--- BEGIN Data lines ---
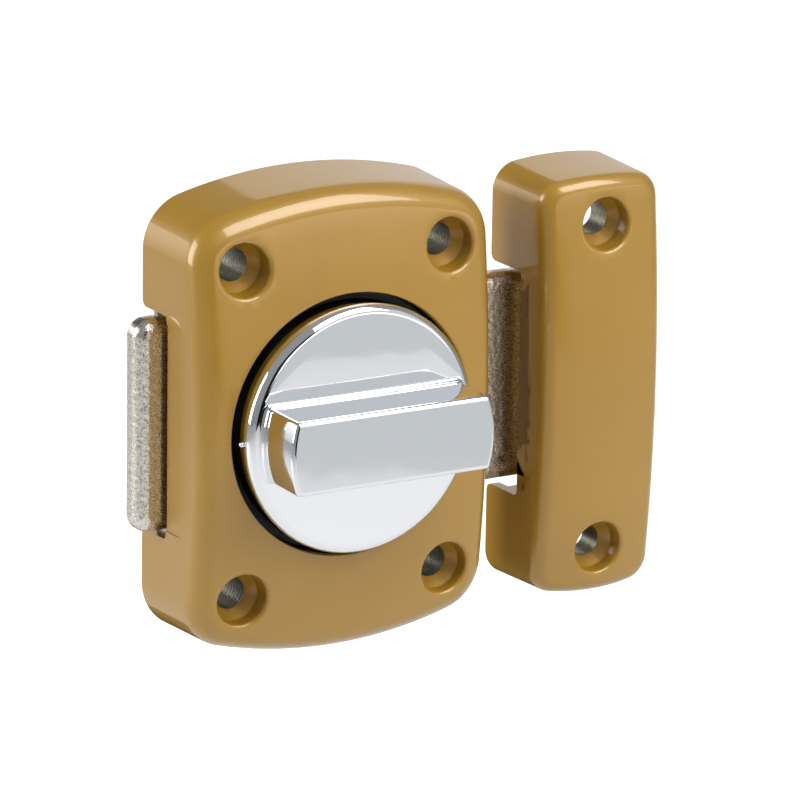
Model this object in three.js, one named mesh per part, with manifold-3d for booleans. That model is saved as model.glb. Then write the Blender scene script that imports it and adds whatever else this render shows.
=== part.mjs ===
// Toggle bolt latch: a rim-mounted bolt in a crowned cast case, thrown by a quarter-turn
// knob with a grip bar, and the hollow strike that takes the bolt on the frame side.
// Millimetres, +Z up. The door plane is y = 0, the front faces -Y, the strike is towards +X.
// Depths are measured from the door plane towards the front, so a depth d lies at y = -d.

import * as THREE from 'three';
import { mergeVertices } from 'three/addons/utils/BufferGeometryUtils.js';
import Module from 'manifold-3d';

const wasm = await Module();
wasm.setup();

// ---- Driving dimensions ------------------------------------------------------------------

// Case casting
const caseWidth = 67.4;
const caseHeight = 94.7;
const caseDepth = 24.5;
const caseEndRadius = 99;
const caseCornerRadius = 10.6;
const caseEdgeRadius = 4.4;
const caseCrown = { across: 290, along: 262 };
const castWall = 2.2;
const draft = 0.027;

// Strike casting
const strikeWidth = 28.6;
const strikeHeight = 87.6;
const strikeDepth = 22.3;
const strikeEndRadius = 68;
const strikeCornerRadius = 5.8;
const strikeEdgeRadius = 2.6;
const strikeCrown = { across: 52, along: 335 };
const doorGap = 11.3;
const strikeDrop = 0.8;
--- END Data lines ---
* _Exercise directions_: Please print exactly what appears from the first line of the data through the line with "const draft = 0.027;", including both of those lines and nothing past them.

* _Output_:
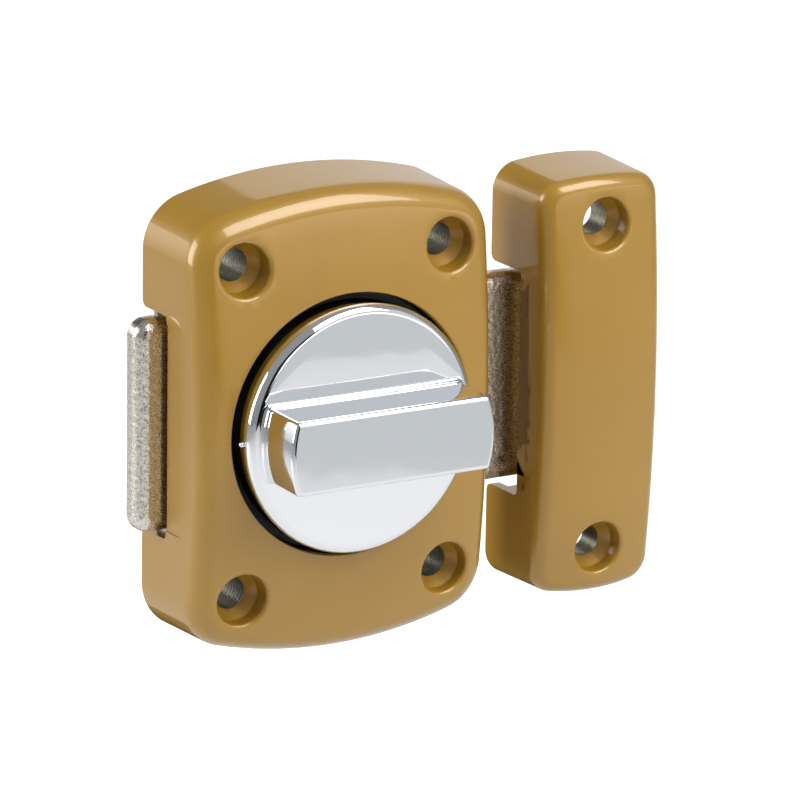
Model this object in three.js, one named mesh per part, with manifold-3d for booleans. That model is saved as model.glb. Then write the Blender scene script that imports it and adds whatever else this render shows.
=== part.mjs ===
// Toggle bolt latch: a rim-mounted bolt in a crowned cast case, thrown by a quarter-turn
// knob with a grip bar, and the hollow strike that takes the bolt on the frame side.
// Millimetres, +Z up. The door plane is y = 0, the front faces -Y, the strike is towards +X.
// Depths are measured from the door plane towards the front, so a depth d lies at y = -d.

import * as THREE from 'three';
import { mergeVertices } from 'three/addons/utils/BufferGeometryUtils.js';
import Module from 'manifold-3d';

const wasm = await Module();
wasm.setup();

// ---- Driving dimensions ------------------------------------------------------------------

// Case casting
const caseWidth = 67.4;
const caseHeight = 94.7;
const caseDepth = 24.5;
const caseEndRadius = 99;
const caseCornerRadius = 10.6;
const caseEdgeRadius = 4.4;
const caseCrown = { across: 290, along: 262 };
const castWall = 2.2;
const draft = 0.027;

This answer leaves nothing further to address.